### [WHAT TO PRODUCE]
Output each line of the material exactly as it stands.

[Begin RAW DATA]

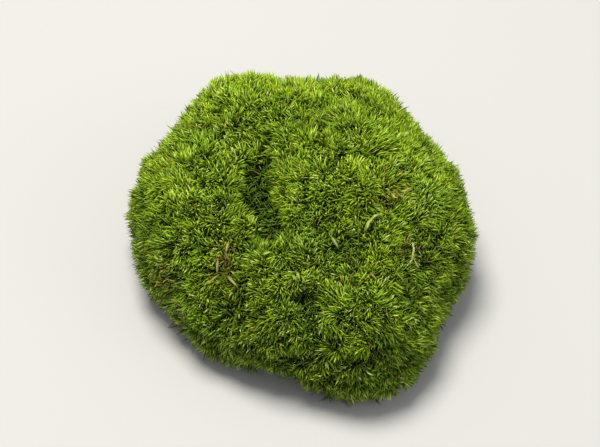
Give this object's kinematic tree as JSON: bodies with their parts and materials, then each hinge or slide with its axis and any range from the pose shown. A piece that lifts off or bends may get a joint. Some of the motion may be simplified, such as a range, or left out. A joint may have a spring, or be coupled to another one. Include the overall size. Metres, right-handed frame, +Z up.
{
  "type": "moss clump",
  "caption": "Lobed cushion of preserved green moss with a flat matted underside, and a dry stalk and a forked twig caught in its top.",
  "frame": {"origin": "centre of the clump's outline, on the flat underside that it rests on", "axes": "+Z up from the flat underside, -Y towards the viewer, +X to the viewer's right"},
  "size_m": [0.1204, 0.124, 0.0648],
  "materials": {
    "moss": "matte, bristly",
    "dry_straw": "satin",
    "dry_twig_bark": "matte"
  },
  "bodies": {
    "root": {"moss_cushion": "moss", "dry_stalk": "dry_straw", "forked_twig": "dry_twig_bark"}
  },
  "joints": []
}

[End RAW DATA]

### [COMPLETE ANSWER]
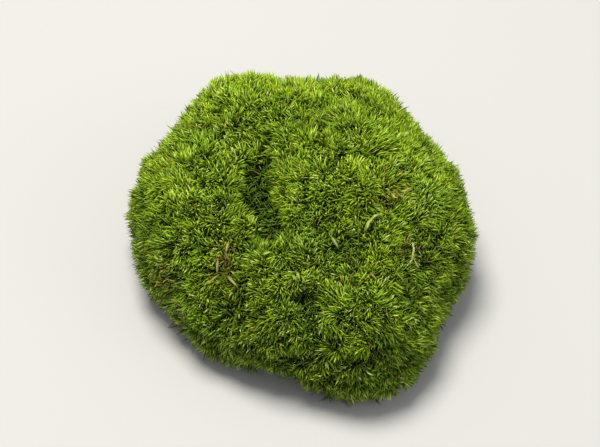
Give this object's kinematic tree as JSON: bodies with their parts and materials, then each hinge or slide with its axis and any range from the pose shown. A piece that lifts off or bends may get a joint. Some of the motion may be simplified, such as a range, or left out. A joint may have a spring, or be coupled to another one. Include the overall size. Metres, right-handed frame, +Z up.
{
  "type": "moss clump",
  "caption": "Lobed cushion of preserved green moss with a flat matted underside, and a dry stalk and a forked twig caught in its top.",
  "frame": {"origin": "centre of the clump's outline, on the flat underside that it rests on", "axes": "+Z up from the flat underside, -Y towards the viewer, +X to the viewer's right"},
  "size_m": [0.1204, 0.124, 0.0648],
  "materials": {
    "moss": "matte, bristly",
    "dry_straw": "satin",
    "dry_twig_bark": "matte"
  },
  "bodies": {
    "root": {"moss_cushion": "moss", "dry_stalk": "dry_straw", "forked_twig": "dry_twig_bark"}
  },
  "joints": []
}